Her most popular items are brass trinkets and brass candlestick holders, which she notes are currently very trendy as wedding decor. Mueller says she also has clients who decorate hotels with her items, and has sold some items to clothing retailer Aritzia to use in their window displays.
She believes the popularity comes down to evoking happy memories.
“They’ll buy an item from me because it reminds them of a previous time and it has that feel-good [factor], as opposed to going to Walmart and getting an item that has no story,” Mueller said.
‘Feels so full of love’
Kolla says that, in Whitehorse, where winter is the longest season of the year, it’s especially nice to have a home that exudes warmth. Her living room is splashed with colour, boasting strings of paper flowers and lanterns that she creates for parties and events, shelves of knick-knacks, and even a giant, blue Smurf doll in one corner.
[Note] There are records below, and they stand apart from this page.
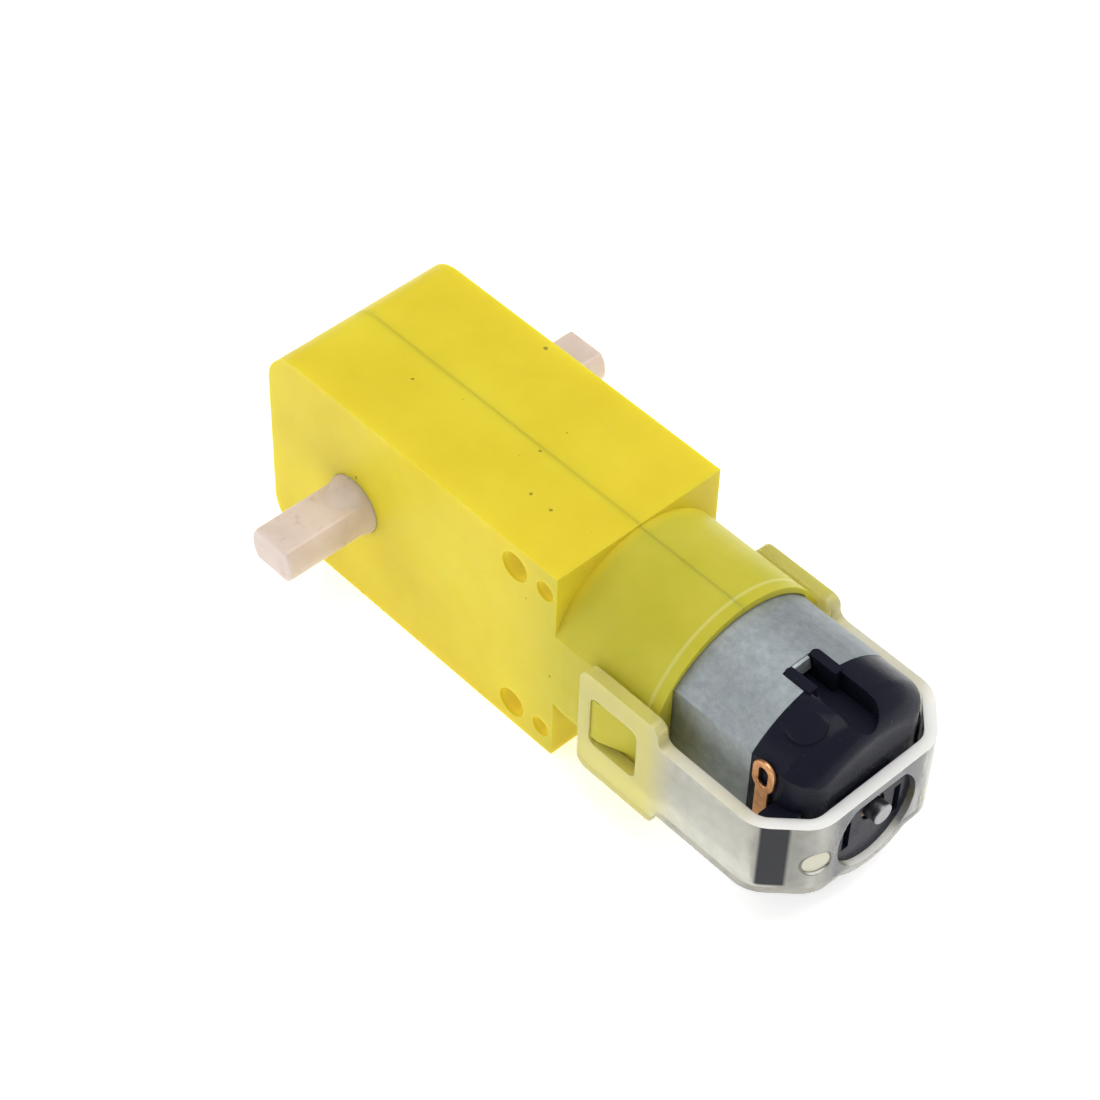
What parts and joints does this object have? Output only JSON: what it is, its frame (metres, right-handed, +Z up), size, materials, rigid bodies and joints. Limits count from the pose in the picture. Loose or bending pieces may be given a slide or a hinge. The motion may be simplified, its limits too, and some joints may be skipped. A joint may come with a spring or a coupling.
{
  "type": "geared dc motor",
  "caption": "Small flat-sided brushed motor held by a clear strap in a straight moulded spur gearbox, with an output shaft that comes out of both sides for a wheel.",
  "frame": {"origin": "on the output shaft's axis, half way between the gearbox's sides", "axes": "+X along the motor, away from the output shaft; +Y along the output shaft, towards the side with the locating peg; +Z up when it lies on its narrow side"},
  "size_m": [0.0709, 0.0376, 0.0226],
  "materials": {
    "yellow_plastic": "moulded, semi-gloss, slightly translucent",
    "shaft_plastic": "natural nylon, milky",
    "gear_plastic": "natural acetal",
    "can_steel": "zinc-plated sheet, dull",
    "cap_plastic": "moulded, glossy black",
    "clear_plastic": "clear, polished",
    "screw_steel": "plated",
    "pin_steel": "ground bright",
    "copper": "bright copper sheet",
    "bronze": "sintered, oily",
    "ferrite": "matte, ground",
    "core_steel": "stamped laminations",
    "magnet_wire": "enamelled",
    "insulation": "pressed fibre",
    "carbon": "pressed carbon"
  },
  "bodies": {
    "housing": {"housing_left": "yellow_plastic", "housing_right": "yellow_plastic", "housing_screws": "screw_steel", "gear_pin": "pin_steel", "motor_can": "can_steel", "end_cap": "cap_plastic", "front_bearing": "bronze", "rear_bearing": "bronze", "magnet_upper": "ferrite", "magnet_lower": "ferrite", "magnet_spring": "pin_steel", "brush_left": "carbon", "brush_right": "carbon", "brush_arm_left": "copper", "brush_arm_right": "copper", "terminal_left": "copper", "terminal_right": "copper", "retaining_strap": "clear_plastic"},
    "rotor": {"motor_shaft": "pin_steel", "armature_core": "core_steel", "windings": "magnet_wire", "commutator": "copper", "commutator_sleeve": "insulation", "shaft_washers": "insulation", "motor_pinion": "gear_plastic"},
    "crown": {"crown_gear": "gear_plastic"},
    "second": {"second_gear": "gear_plastic"},
    "third": {"third_gear": "gear_plastic"},
    "output": {"output_gear": "gear_plastic", "output_shaft": "shaft_plastic"}
  },
  "joints": [
    {"name": "rotor_turn", "type": "hinge", "parent": "housing", "child": "rotor", "pos_m": [0, 0, 0], "axis": [1, 0, 0], "continuous": true},
    {"name": "crown_turn", "type": "hinge", "parent": "housing", "child": "crown", "pos_m": [0.012, 0, 0], "axis": [0, 1, 0], "continuous": true},
    {"name": "second_turn", "type": "hinge", "parent": "housing", "child": "second", "pos_m": [0, 0, 0], "axis": [0, 1, 0], "continuous": true},
    {"name": "third_turn", "type": "hinge", "parent": "housing", "child": "third", "pos_m": [0.012, 0, 0], "axis": [0, 1, 0], "continuous": true},
    {"name": "output_turn", "type": "hinge", "parent": "housing", "child": "output", "pos_m": [0, 0, 0], "axis": [0, 1, 0], "continuous": true}
  ],
  "couplings": [
    {"joint": "crown_turn", "follows": "rotor_turn", "ratio": -0.25},
    {"joint": "second_turn", "follows": "rotor_turn", "ratio": 0.125},
    {"joint": "third_turn", "follows": "rotor_turn", "ratio": -0.0625},
    {"joint": "output_turn", "follows": "rotor_turn", "ratio": 0.020833}
  ]
}
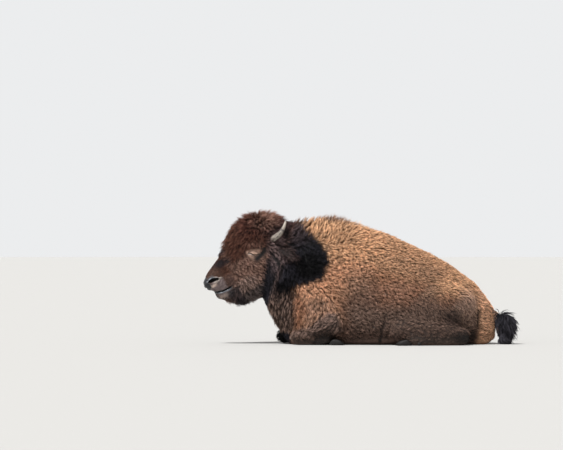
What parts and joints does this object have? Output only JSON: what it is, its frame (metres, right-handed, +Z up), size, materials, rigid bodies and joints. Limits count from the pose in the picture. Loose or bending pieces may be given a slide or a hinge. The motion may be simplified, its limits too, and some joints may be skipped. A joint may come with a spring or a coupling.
{
  "type": "bison",
  "caption": "Young plains bison lying at rest with folded legs and closed eyes, life size, as a still museum model.",
  "frame": {"origin": "on the floor under the middle of the trunk, in the animal's mid-plane", "axes": "-X is the way the head faces, -Y is the animal's left side, +Z is up"},
  "size_m": [1.8225, 0.7026, 0.7857],
  "materials": {
    "hair_tan": "woolly tan hair",
    "hair_brown": "woolly brown hair",
    "hair_dark": "long dark brown hair",
    "hair_black": "long black hair",
    "horn": "satin grey horn",
    "hoof": "dull dark hoof horn",
    "eye": "wet dark eye"
  },
  "bodies": {
    "root": {"ear_left": "hair_dark", "ear_right": "hair_dark", "eye_left": "eye", "eye_right": "eye", "foreleg_left_cannon": "hair_dark", "foreleg_left_claw_inner": "hoof", "foreleg_left_claw_outer": "hoof", "foreleg_left_dewclaw_inner": "hoof", "foreleg_left_dewclaw_outer": "hoof", "foreleg_left_forearm": "hair_brown", "foreleg_left_upper": "hair_brown", "foreleg_right_cannon": "hair_dark", "foreleg_right_claw_inner": "hoof", "foreleg_right_claw_outer": "hoof", "foreleg_right_dewclaw_inner": "hoof", "foreleg_right_dewclaw_outer": "hoof", "foreleg_right_forearm": "hair_brown", "foreleg_right_upper": "hair_brown", "head": "hair_dark", "hindleg_left_cannon": "hair_dark", "hindleg_left_claw_inner": "hoof", "hindleg_left_claw_outer": "hoof", "hindleg_left_dewclaw_inner": "hoof", "hindleg_left_dewclaw_outer": "hoof", "hindleg_left_shank": "hair_brown", "hindleg_left_thigh": "hair_brown", "hindleg_right_cannon": "hair_dark", "hindleg_right_claw_inner": "hoof", "hindleg_right_claw_outer": "hoof", "hindleg_right_dewclaw_inner": "hoof", "hindleg_right_dewclaw_outer": "hoof", "hindleg_right_shank": "hair_brown", "hindleg_right_thigh": "hair_brown", "horn_left": "horn", "horn_right": "horn", "lower_jaw": "hair_dark", "neck": "hair_dark", "tail": "hair_tan", "tail_tuft": "hair_black", "trunk": "hair_tan"}
  },
  "joints": []
}
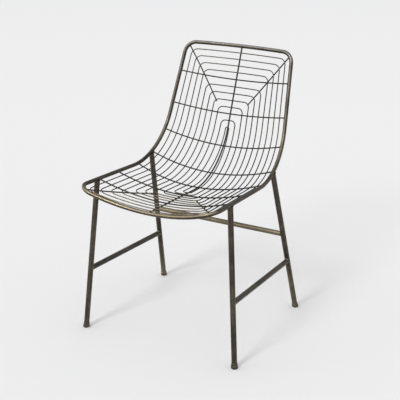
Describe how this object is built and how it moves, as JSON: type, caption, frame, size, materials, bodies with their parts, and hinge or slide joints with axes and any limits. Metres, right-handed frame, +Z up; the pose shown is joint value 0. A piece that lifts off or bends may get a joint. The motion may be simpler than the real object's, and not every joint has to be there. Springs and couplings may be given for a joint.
{
  "type": "side chair",
  "caption": "Armless metal side chair: a dished shell of nested wire loops, seat and back in one, held in a bent bar rim on splayed tube legs joined by stretchers.",
  "frame": {"origin": "on the floor, at the middle of the part's bounding box", "axes": "+Z up from the floor, -Y the way a sitter faces, +X to the right of someone who faces the chair"},
  "size_m": [0.5412, 0.596, 0.8212],
  "materials": {
    "frame_bronze": "aged bronze coat on steel, darker in the corners, worn paler on the rim and stretchers",
    "wire_bronze": "aged bronze coat on steel wire, darker than the frame",
    "glide_plastic": "black nylon"
  },
  "bodies": {
    "root": {"back_cross_wire_lower": "wire_bronze", "back_cross_wire_middle": "wire_bronze", "back_cross_wire_upper": "wire_bronze", "bend_cross_wire": "wire_bronze", "front_corner_wire_left": "wire_bronze", "front_corner_wire_right": "wire_bronze", "front_left_glide": "glide_plastic", "front_left_leg": "frame_bronze", "front_right_glide": "glide_plastic", "front_right_leg": "frame_bronze", "loop_wire_01": "wire_bronze", "loop_wire_02": "wire_bronze", "loop_wire_03": "wire_bronze", "loop_wire_04": "wire_bronze", "loop_wire_05": "wire_bronze", "loop_wire_06": "wire_bronze", "loop_wire_07": "wire_bronze", "loop_wire_08": "wire_bronze", "loop_wire_09": "wire_bronze", "loop_wire_10": "wire_bronze", "rear_left_glide": "glide_plastic", "rear_left_leg": "frame_bronze", "rear_right_glide": "glide_plastic", "rear_right_leg": "frame_bronze", "rear_stretcher": "frame_bronze", "rim": "frame_bronze", "seat_cross_wire_front": "wire_bronze", "seat_cross_wire_middle": "wire_bronze", "seat_cross_wire_rear": "wire_bronze", "side_stretcher_left": "frame_bronze", "side_stretcher_right": "frame_bronze", "spine_wire": "wire_bronze", "top_corner_wire_left": "wire_bronze", "top_corner_wire_right": "wire_bronze"}
  },
  "joints": []
}
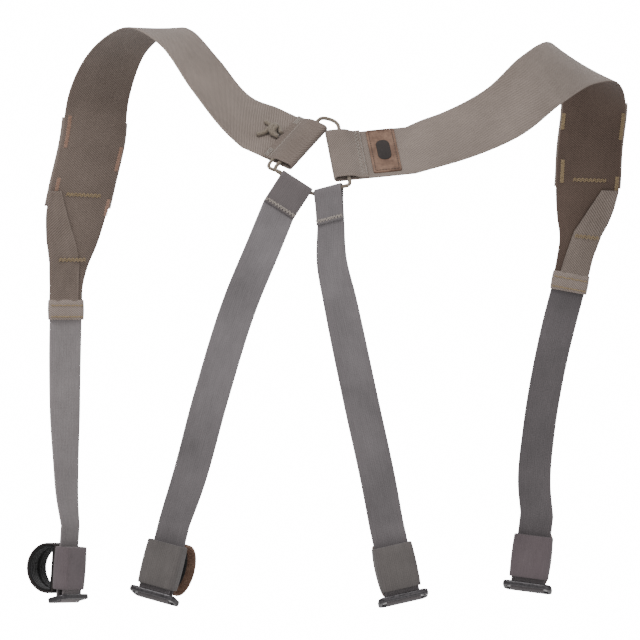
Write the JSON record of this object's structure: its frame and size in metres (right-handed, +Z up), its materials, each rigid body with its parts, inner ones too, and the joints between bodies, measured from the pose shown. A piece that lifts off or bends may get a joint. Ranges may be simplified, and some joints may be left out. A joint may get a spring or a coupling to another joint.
{
  "type": "shoulder harness",
  "caption": "Webbing shoulder harness joined by a cord hub on the back, with wide shoulder straps and narrow straps ending in a slider, a keeper and a lined leather loop.",
  "frame": {"origin": "middle of the cord hub on the wearer's back", "axes": "+Z up, +Y from the wearer's back to the front, +X to the right as seen from behind the wearer"},
  "size_m": [0.4628, 0.2222, 0.4412],
  "materials": {
    "wide_webbing": "woven twill, matte",
    "narrow_webbing": "ribbed weave, matte",
    "keeper_webbing": "smooth tight weave, matte",
    "cord": "braided cord",
    "thread": "thick sewing thread",
    "leather": "oiled, worn edges",
    "emblem": "dark smooth leather",
    "loop_lining": "ribbed elastic, black",
    "slider_metal": "dark, semi-matte, worn edges"
  },
  "bodies": {
    "root": {"left_shoulder_webbing": "wide_webbing", "right_shoulder_webbing": "wide_webbing", "left_end_band": "wide_webbing", "right_end_band": "wide_webbing", "hub_cord": "cord", "hub_knot": "cord", "leather_patch": "leather", "patch_emblem": "emblem", "left_hub_stitching": "thread", "right_hub_stitching": "thread", "left_accessory_sleeve": "wide_webbing", "right_accessory_sleeve": "wide_webbing", "left_sleeve_bartacks": "thread", "right_sleeve_bartacks": "thread"},
    "left_rear_strap": {"left_rear_webbing": "narrow_webbing", "left_rear_stitching": "thread"},
    "right_rear_strap": {"right_rear_webbing": "narrow_webbing", "right_rear_stitching": "thread"},
    "left_front_strap": {"left_front_webbing": "narrow_webbing"},
    "right_front_strap": {"right_front_webbing": "narrow_webbing"},
    "left_front_buckle": {"left_front_slider": "slider_metal"},
    "left_front_fastener": {"left_front_keeper": "keeper_webbing", "left_front_leather_loop": "leather", "left_front_loop_lining": "loop_lining"},
    "left_rear_buckle": {"left_rear_slider": "slider_metal"},
    "left_rear_fastener": {"left_rear_keeper": "keeper_webbing", "left_rear_leather_loop": "leather", "left_rear_loop_lining": "loop_lining"},
    "right_rear_buckle": {"right_rear_slider": "slider_metal"},
    "right_rear_fastener": {"right_rear_keeper": "keeper_webbing", "right_rear_leather_loop": "leather", "right_rear_loop_lining": "loop_lining"},
    "right_front_buckle": {"right_front_slider": "slider_metal"},
    "right_front_fastener": {"right_front_keeper": "keeper_webbing", "right_front_leather_loop": "leather", "right_front_loop_lining": "loop_lining"}
  },
  "joints": [
    {"name": "left_rear_swing", "type": "hinge", "parent": "root", "child": "left_rear_strap", "pos_m": [-0.01338, -0.0123, -0.01966], "axis": [0.8413, -0.0192, -0.5403], "range_deg": [-45, 10]},
    {"name": "right_rear_swing", "type": "hinge", "parent": "root", "child": "right_rear_strap", "pos_m": [0.01212, -0.01741, -0.02477], "axis": [0.9075, -0.3488, 0.2342], "range_deg": [-45, 10]},
    {"name": "left_front_swing", "type": "hinge", "parent": "root", "child": "left_front_strap", "pos_m": [-0.1918, 0.168, -0.1215], "axis": [0.9404, 0.3401, 0], "range_deg": [-10, 60]},
    {"name": "right_front_swing", "type": "hinge", "parent": "root", "child": "right_front_strap", "pos_m": [0.1948, 0.166, -0.1], "axis": [0.9835, 0, -0.1807], "range_deg": [-10, 60]},
    {"name": "left_front_buckle_tilt", "type": "hinge", "parent": "left_front_strap", "child": "left_front_buckle", "pos_m": [-0.1894, 0.16, -0.3349], "axis": [0.4988, 0.866, -0.0349], "range_deg": [-4, 20]},
    {"name": "left_front_fastener_slide", "type": "slide", "parent": "left_front_strap", "child": "left_front_fastener", "axis": [0.0698, 0, 0.9976], "range_m": [0, 0.012]},
    {"name": "left_rear_buckle_tilt", "type": "hinge", "parent": "left_rear_strap", "child": "left_rear_buckle", "pos_m": [-0.1177, -0.012, -0.3239], "axis": [0.8794, -0.4226, -0.2193], "range_deg": [-4, 20]},
    {"name": "left_rear_fastener_slide", "type": "slide", "parent": "left_rear_strap", "child": "left_rear_fastener", "axis": [0.2419, 0, 0.9703], "range_m": [0, 0.012]},
    {"name": "right_rear_buckle_tilt", "type": "hinge", "parent": "right_rear_strap", "child": "right_rear_buckle", "pos_m": [0.0657, -0.012, -0.3258], "axis": [0.9672, 0.1392, 0.2126], "range_deg": [-4, 20]},
    {"name": "right_rear_fastener_slide", "type": "slide", "parent": "right_rear_strap", "child": "right_rear_fastener", "axis": [-0.2147, 0, 0.9767], "range_m": [0, 0.012]},
    {"name": "right_front_buckle_tilt", "type": "hinge", "parent": "right_front_strap", "child": "right_front_buckle", "pos_m": [0.1641, 0.16, -0.3261], "axis": [0.9775, -0.1736, -0.12], "range_deg": [-4, 20]},
    {"name": "right_front_fastener_slide", "type": "slide", "parent": "right_front_strap", "child": "right_front_fastener", "axis": [0.1219, 0, 0.9925], "range_m": [0, 0.012]}
  ]
}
“My 13-year-old kid tells me, ‘It just feels so full of love, Mom,'” Kolla said.
Her vintage shop, The Wishfactory, has the same style, with paper flowers and lanterns draped above racks of dresses and shelves of treasures. Business is good, she says, even in Whitehorse, which Kolla admits doesn’t typically have much of a vintage scene.
“I’ve been vintage shopping since the ’90s, when I was in high school. And just to see it have a resurgence again has been really awesome,” Kolla said.
When it comes to decorating, it’s just about making a room a space you want to spend more time in. And for some, like Kolla, that comes from colour, and stuff.
“I’m not really a white-and-greys kind of gal.”